Your goal ::
Return the lines exactly as they stand, from the first of the material through the line containing "return n.tint(base, n.mix(front.fall(0, 9)".

━━━━

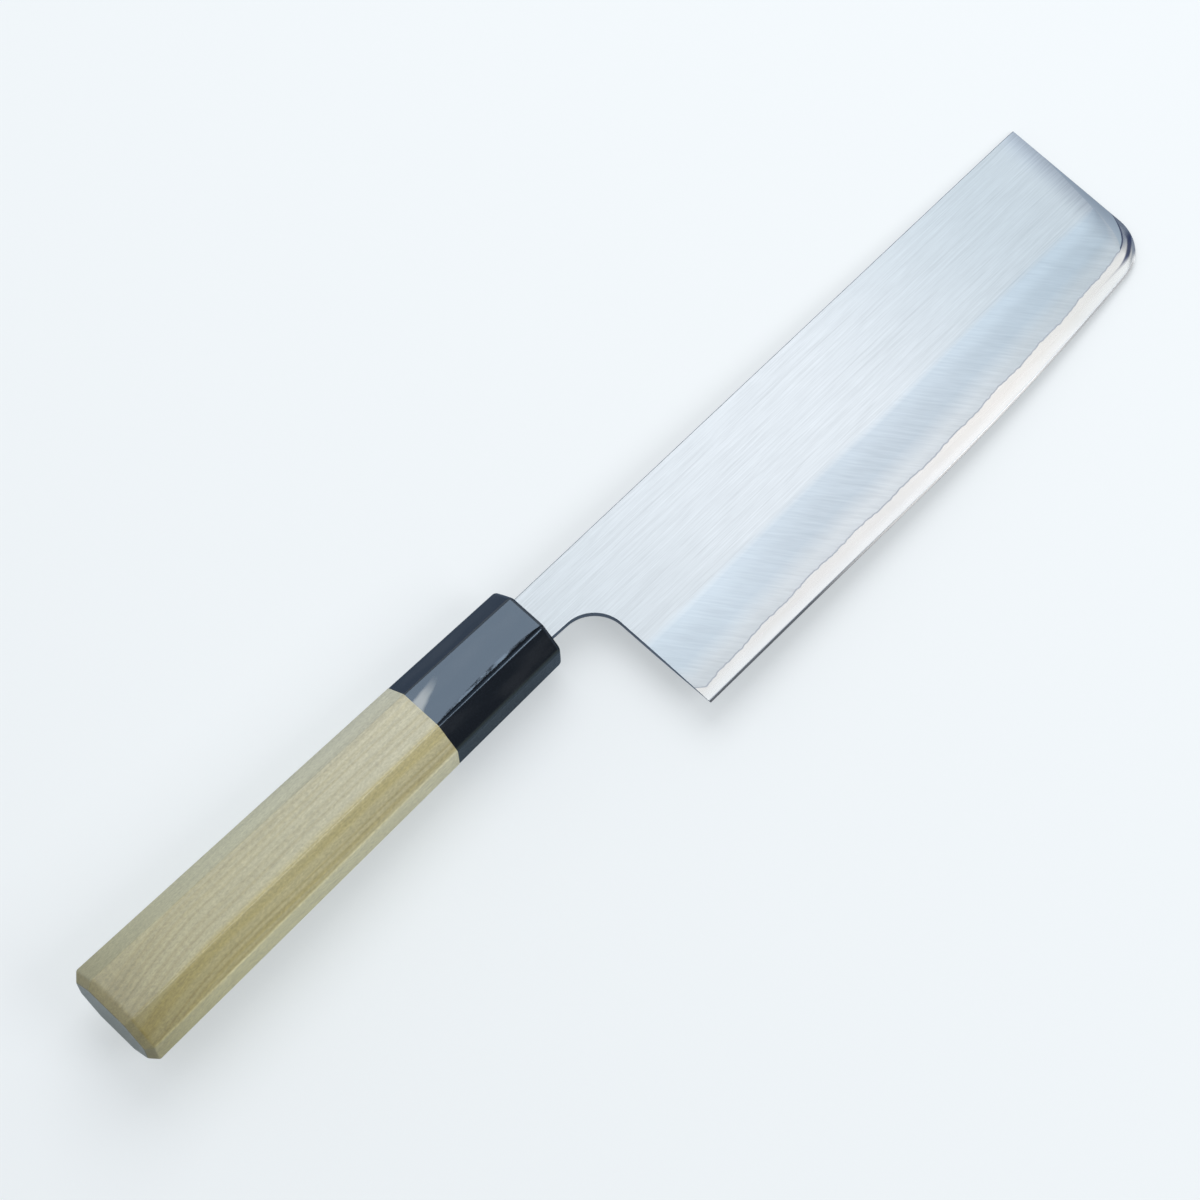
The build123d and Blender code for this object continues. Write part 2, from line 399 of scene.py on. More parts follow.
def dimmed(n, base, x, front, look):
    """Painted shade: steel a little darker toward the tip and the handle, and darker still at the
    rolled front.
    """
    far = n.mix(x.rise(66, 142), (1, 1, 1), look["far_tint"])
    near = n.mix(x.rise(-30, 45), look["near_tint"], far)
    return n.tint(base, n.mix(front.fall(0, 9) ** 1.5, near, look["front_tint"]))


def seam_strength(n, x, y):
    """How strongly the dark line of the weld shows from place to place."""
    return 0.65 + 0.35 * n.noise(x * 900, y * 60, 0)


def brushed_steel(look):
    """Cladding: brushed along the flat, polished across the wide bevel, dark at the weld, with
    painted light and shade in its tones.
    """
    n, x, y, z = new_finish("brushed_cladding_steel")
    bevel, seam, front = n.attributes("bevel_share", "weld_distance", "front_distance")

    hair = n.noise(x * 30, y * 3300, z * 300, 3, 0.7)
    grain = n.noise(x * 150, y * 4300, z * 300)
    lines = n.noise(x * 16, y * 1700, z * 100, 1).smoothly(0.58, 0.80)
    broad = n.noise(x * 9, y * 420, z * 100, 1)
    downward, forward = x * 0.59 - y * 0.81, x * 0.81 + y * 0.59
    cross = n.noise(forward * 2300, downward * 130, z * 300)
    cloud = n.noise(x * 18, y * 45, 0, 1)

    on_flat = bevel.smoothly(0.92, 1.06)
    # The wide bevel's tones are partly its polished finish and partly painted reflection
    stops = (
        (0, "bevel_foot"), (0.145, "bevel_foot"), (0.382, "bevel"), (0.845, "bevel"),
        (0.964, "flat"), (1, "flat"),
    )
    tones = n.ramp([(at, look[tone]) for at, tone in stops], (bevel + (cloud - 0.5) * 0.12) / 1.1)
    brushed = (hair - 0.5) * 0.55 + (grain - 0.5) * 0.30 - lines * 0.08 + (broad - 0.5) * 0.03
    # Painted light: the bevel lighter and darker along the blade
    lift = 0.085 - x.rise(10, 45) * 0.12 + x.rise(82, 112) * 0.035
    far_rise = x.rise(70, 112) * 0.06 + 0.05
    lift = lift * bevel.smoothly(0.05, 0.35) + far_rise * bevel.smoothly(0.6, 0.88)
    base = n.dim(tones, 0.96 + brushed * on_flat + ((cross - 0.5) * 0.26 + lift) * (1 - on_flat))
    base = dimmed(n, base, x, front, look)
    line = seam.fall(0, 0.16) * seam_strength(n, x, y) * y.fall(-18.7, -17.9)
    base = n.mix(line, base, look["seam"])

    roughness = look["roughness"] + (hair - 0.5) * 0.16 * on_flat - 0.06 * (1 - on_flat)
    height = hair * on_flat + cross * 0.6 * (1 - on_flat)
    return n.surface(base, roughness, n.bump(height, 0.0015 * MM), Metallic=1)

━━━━

Written answer ::
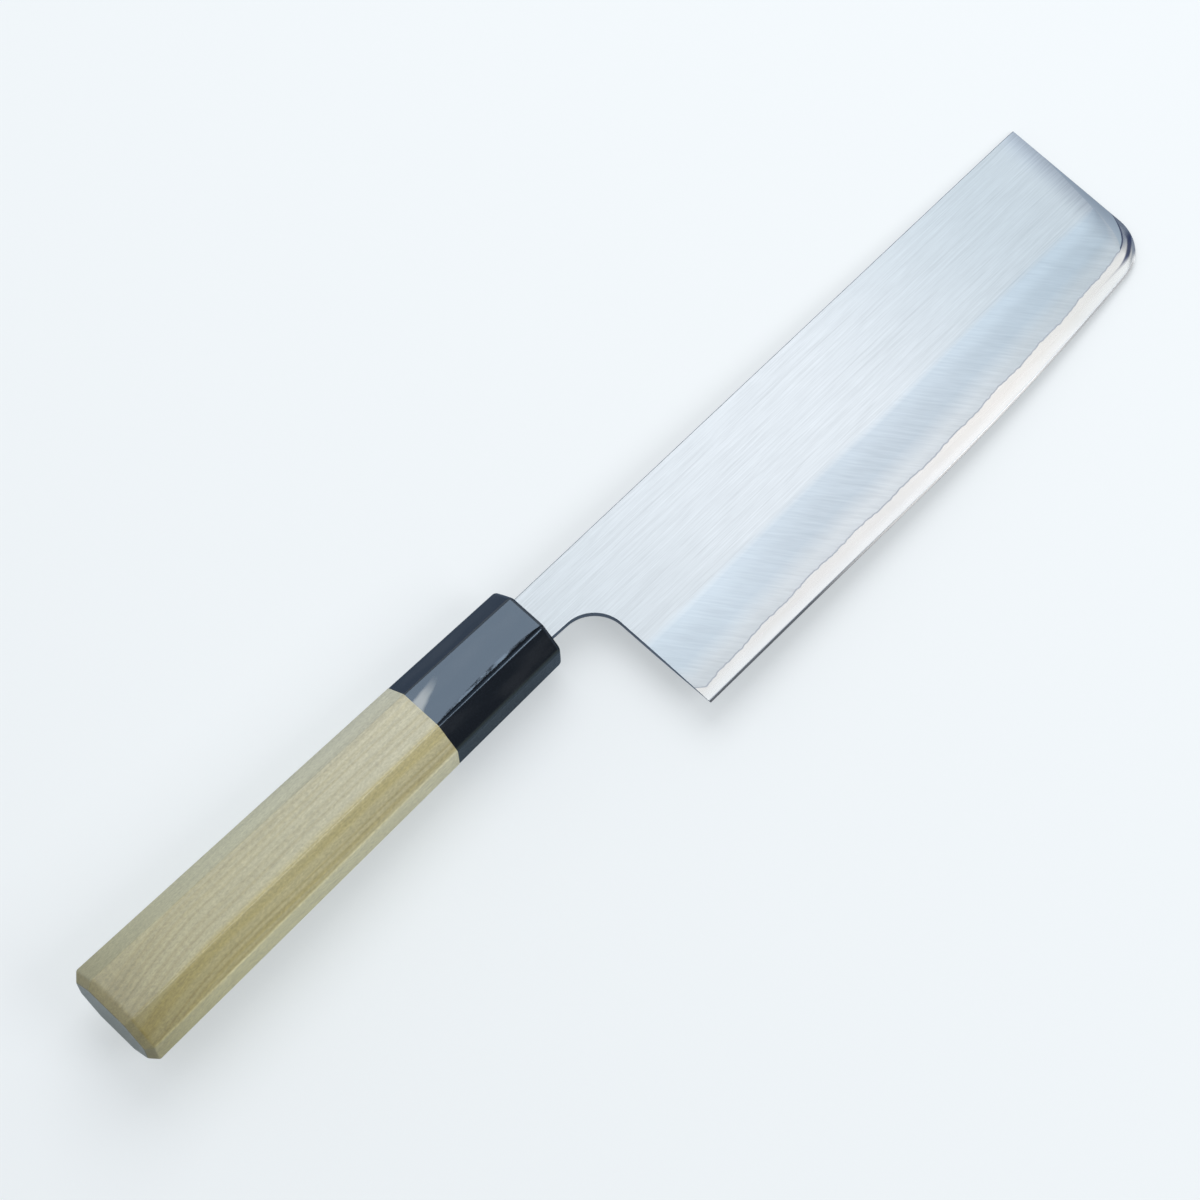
The build123d and Blender code for this object continues. Write part 2, from line 399 of scene.py on. More parts follow.
def dimmed(n, base, x, front, look):
    """Painted shade: steel a little darker toward the tip and the handle, and darker still at the
    rolled front.
    """
    far = n.mix(x.rise(66, 142), (1, 1, 1), look["far_tint"])
    near = n.mix(x.rise(-30, 45), look["near_tint"], far)
    return n.tint(base, n.mix(front.fall(0, 9) ** 1.5, near, look["front_tint"]))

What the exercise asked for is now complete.